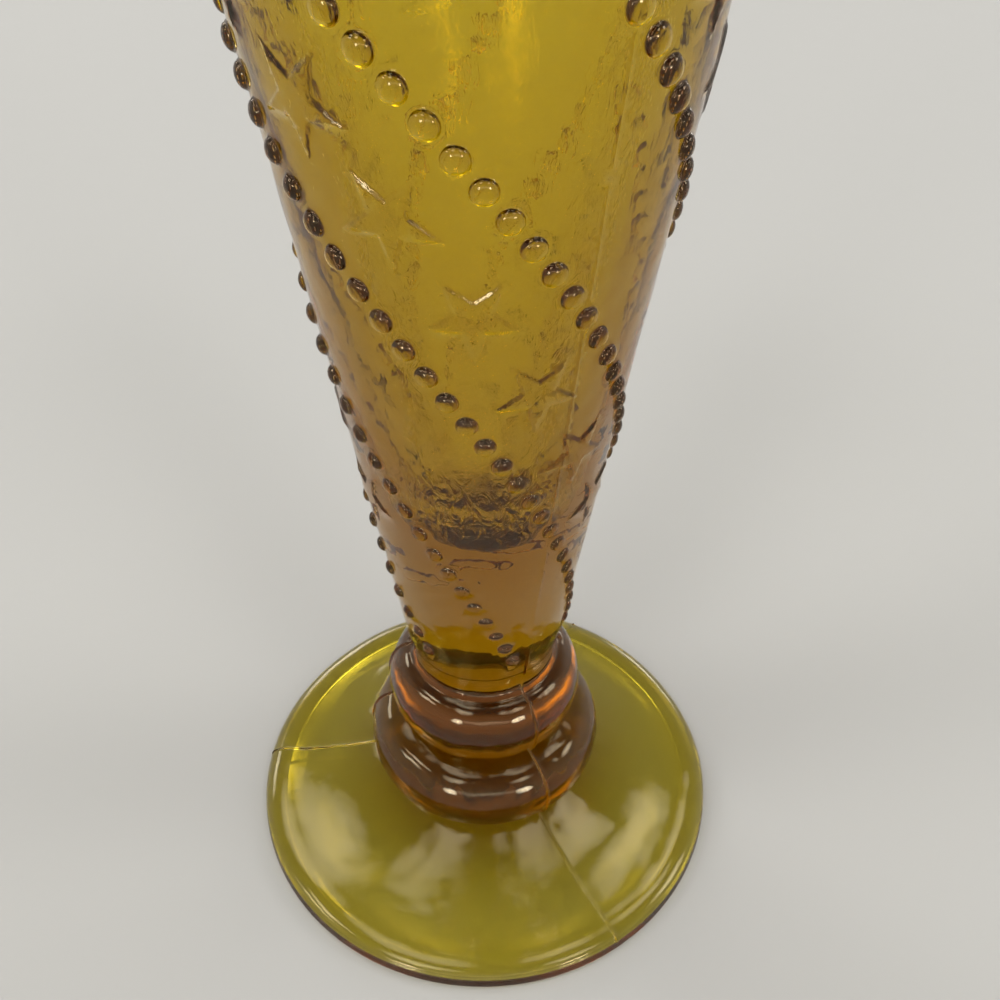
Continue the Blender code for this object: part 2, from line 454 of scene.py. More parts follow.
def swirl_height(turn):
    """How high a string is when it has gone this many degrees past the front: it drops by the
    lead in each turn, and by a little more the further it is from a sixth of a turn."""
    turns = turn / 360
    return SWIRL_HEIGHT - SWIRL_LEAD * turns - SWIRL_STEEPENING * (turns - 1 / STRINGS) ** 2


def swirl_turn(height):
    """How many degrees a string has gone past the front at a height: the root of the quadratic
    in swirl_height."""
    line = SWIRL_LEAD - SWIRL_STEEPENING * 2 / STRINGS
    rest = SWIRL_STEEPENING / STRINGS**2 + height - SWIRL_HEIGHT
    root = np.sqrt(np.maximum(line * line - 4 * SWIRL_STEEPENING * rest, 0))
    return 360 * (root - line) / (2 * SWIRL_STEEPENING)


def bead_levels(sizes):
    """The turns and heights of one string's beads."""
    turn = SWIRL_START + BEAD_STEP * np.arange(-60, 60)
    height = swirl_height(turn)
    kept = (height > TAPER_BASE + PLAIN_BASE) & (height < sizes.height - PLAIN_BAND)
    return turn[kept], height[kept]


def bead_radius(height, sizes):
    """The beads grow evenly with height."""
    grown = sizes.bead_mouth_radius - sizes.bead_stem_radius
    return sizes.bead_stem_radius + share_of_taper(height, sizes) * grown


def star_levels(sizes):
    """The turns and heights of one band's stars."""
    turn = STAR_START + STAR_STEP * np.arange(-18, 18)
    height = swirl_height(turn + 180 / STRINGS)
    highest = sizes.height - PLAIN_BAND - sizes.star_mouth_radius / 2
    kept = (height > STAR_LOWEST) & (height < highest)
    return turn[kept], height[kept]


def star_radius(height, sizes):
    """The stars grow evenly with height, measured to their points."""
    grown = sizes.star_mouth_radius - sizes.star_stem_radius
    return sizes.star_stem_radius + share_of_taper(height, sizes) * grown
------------
Exercise aim >>
Pull out every line in the data above that has the word "from".

Answer to this exercise >>
Continue the Blender code for this object: part 2, from line 454 of scene.py. More parts follow.
    lead in each turn, and by a little more the further it is from a sixth of a turn."""